At National's disastrous election that year, Parata was placed high enough on the party list to have entered Parliament had National won one more seat. Had that happened, English says, she would have been a front-bencher by now, a sitter for the Cabinet John Key formed this week.
Instead the leadership changed, Orewa happened, National became a middle-aged white man's party until the leadership changed again.
Key has resumed the effort to broaden the party's appeal, though it is still the party's policy to abolish the Maori seats sometime. Gardiner is not sure how that has survived; until a decade or so ago National adhered to a consensus that the seats should remain until Maori decided they no longer needed them.
Key's government agreement with the Maori Party reflects what Gardiner calls "a great deal of congruence" between the basic principles of the National Party and Maori manners and attitudes. Both, he says, place a high value on individual rights, wealth creation, looking after the family, and the rule of law.
When Tariana Turia says welfare is not good for her people, National people admire her immensely.
Gardiner believes another crucial element in the partnership will be the mode of dealing "rangatira to rangatira". The fact that Pita Sharples has been made Minister of Maori Affairs far outweighs the fact that he is not in the Cabinet.
The Treaty was agreed chief-to-chief, he says, and it will be vital that Key observes the courtesies by which Maori work.
National, he believes, also needs to get up to speed on the Maori media, the discussion in Maori on dedicated television programmes and the 22 Iwi radio stations.
National, he says, has no idea how "outrageous" and influential those channels can be in Maori politics, and National's view needs to be better heard there.
But he celebrates the progress, noting National have come out of this election with more Maori MPs, seven, than any other party. Labour has six, the Maori Party five.
And behind John Key, there are Cabinet members who Gardiner believes will be strengths in the partnership. "Not just Bill [English] but Gerry [Brownlee] - who was touted for Maori Affairs Minister once and I think he would have made a very good one."
He also mentions new Attorney-General Chris Finlayson, the Wellington lawyer who has had a long association with Maori Treaty claims and cases. He took Ngai Tahu's appeal to the Privy Council.
And Anne Tolley, Education Minister, who knows Maori well from her community service in Hawkes Bay and Gisborne.
The partnership Key has forged with the Maori is a recognition, Gardiner says, that an independent Maori Party is going to be a sustained presence on the political landscape and National will need a relationship with it sooner or later.
Beyond that, Gardiner does not seem as excited as he might be.
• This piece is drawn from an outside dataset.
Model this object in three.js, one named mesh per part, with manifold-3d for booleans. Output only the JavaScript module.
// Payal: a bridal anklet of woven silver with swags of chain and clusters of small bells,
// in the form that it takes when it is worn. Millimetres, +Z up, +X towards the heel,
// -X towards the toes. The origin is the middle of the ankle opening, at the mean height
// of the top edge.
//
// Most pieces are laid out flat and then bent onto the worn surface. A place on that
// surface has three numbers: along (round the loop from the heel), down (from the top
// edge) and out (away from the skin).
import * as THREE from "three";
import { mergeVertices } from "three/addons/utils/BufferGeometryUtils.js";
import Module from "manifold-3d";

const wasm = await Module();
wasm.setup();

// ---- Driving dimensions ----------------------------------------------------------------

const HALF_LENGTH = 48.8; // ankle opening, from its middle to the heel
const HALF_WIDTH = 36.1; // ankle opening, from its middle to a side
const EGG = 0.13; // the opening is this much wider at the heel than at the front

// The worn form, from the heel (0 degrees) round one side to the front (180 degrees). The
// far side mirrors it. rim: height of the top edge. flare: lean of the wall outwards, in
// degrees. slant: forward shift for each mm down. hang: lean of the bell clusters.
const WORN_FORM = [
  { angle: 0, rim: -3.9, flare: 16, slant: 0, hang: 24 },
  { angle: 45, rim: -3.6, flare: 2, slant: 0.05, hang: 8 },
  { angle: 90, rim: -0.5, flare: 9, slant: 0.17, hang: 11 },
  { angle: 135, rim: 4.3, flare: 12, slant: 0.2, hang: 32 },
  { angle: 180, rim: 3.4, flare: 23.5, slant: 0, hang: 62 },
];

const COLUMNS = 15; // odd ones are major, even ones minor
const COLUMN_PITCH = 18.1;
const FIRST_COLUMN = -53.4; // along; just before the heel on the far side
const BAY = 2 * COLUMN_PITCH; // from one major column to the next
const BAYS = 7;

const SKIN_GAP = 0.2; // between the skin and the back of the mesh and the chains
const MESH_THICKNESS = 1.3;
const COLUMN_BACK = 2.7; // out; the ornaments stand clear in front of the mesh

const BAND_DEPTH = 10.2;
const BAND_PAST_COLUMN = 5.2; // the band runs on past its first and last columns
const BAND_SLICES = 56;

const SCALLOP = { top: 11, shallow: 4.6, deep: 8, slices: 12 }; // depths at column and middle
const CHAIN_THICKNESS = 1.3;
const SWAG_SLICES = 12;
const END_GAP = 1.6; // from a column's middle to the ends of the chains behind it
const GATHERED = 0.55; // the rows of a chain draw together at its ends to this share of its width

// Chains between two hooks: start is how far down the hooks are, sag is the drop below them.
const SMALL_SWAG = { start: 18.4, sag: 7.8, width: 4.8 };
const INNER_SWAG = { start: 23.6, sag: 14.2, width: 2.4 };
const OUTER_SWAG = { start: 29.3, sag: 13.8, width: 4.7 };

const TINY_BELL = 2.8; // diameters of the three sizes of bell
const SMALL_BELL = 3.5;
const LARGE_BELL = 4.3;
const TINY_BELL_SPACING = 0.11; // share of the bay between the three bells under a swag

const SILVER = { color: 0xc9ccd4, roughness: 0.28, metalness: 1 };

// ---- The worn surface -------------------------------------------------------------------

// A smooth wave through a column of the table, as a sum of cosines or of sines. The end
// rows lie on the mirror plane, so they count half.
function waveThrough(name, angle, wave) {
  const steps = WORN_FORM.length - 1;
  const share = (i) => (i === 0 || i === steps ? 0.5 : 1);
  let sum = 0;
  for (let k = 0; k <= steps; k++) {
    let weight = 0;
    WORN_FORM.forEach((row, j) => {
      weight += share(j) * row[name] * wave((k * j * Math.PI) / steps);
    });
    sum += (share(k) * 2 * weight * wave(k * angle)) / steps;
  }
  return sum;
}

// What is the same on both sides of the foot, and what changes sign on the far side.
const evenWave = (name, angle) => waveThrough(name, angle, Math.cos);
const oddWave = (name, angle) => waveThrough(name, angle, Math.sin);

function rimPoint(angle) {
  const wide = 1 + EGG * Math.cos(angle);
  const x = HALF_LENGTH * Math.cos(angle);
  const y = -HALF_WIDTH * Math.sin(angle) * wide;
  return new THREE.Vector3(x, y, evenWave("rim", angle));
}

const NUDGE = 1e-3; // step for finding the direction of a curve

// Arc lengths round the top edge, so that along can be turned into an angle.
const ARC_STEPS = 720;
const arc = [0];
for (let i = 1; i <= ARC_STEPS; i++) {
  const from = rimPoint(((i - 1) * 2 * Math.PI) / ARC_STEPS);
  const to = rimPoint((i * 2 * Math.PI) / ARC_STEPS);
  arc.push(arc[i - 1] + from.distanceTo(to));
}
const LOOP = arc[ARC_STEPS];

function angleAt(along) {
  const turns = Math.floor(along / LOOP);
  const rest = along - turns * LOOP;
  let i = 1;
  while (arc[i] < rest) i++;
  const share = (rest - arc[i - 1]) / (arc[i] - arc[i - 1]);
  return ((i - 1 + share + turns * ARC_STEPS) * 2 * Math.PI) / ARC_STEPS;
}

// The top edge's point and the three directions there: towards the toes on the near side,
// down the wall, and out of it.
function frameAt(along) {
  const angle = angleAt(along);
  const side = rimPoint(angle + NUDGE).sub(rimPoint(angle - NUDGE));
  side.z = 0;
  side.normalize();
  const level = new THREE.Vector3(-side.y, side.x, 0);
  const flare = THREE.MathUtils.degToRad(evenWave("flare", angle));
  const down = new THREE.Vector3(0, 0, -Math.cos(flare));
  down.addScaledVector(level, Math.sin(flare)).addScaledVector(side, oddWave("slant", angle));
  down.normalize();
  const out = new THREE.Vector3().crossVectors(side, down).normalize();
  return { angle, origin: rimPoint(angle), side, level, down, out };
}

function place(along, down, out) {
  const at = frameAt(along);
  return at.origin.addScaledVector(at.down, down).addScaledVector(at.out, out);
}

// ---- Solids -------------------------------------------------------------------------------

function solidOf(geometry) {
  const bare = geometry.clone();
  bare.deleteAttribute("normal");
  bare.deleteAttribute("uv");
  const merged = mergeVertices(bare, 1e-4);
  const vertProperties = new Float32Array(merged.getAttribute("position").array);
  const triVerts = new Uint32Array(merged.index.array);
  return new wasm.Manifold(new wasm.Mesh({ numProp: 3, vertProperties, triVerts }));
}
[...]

He sees Maori's ultimate interests better served by economic sovereignty than a by "flag waving on a hill".
Chairman of his tribe's major investment company, Ngati Awa Group Holdings, and a director of a number of its subsidiaries, he reckons the Ngati Awa group will be the largest business in the Eastern Bay of Plenty within 50 years, creating not just wealth for their people but the confidence that wealth, education and security can bring.
"With that sort of economic sovereignty you don't need to be waving a flag on a hill."
Orewa was an aberration, Gardiner insists. Over National's long history the party has presided over a great deal of Maori progress.
He cites the advances such as the foundation of Ratana village in the 1950s, the establishment of the Maori Women's Welfare League, the Maori Council and Maori wardens in the 1960s and kohanga reo under the Muldoon Government.
"People are amazed when you tell them this, and of course the National Party can't tell you. It's a flaw of the party that it isn't aware of its contribution."
By the time National returned to power in the 1990s Gardiner himself was playing a leading role in Maori affairs.
Retired from the Army as a lieutenant colonel, he had been appointed director of the Waitangi Tribunal by the Lange Government, then general manager of the Iwi Transition Agency that turned the Department of Maori Affairs into the leaner operation for policy advice.
Under National he became the first chief executive of the Ministry of Maori Development, Te Puni Kokiri, where he met Hekia Parata. At the end of his term in 1995 they set up a private consultancy to advise tribes on investments and government agencies on Treaty issues.
At 65, he also has interests in a hotel, a garage, two manuka honey companies and a holiday homes letting business.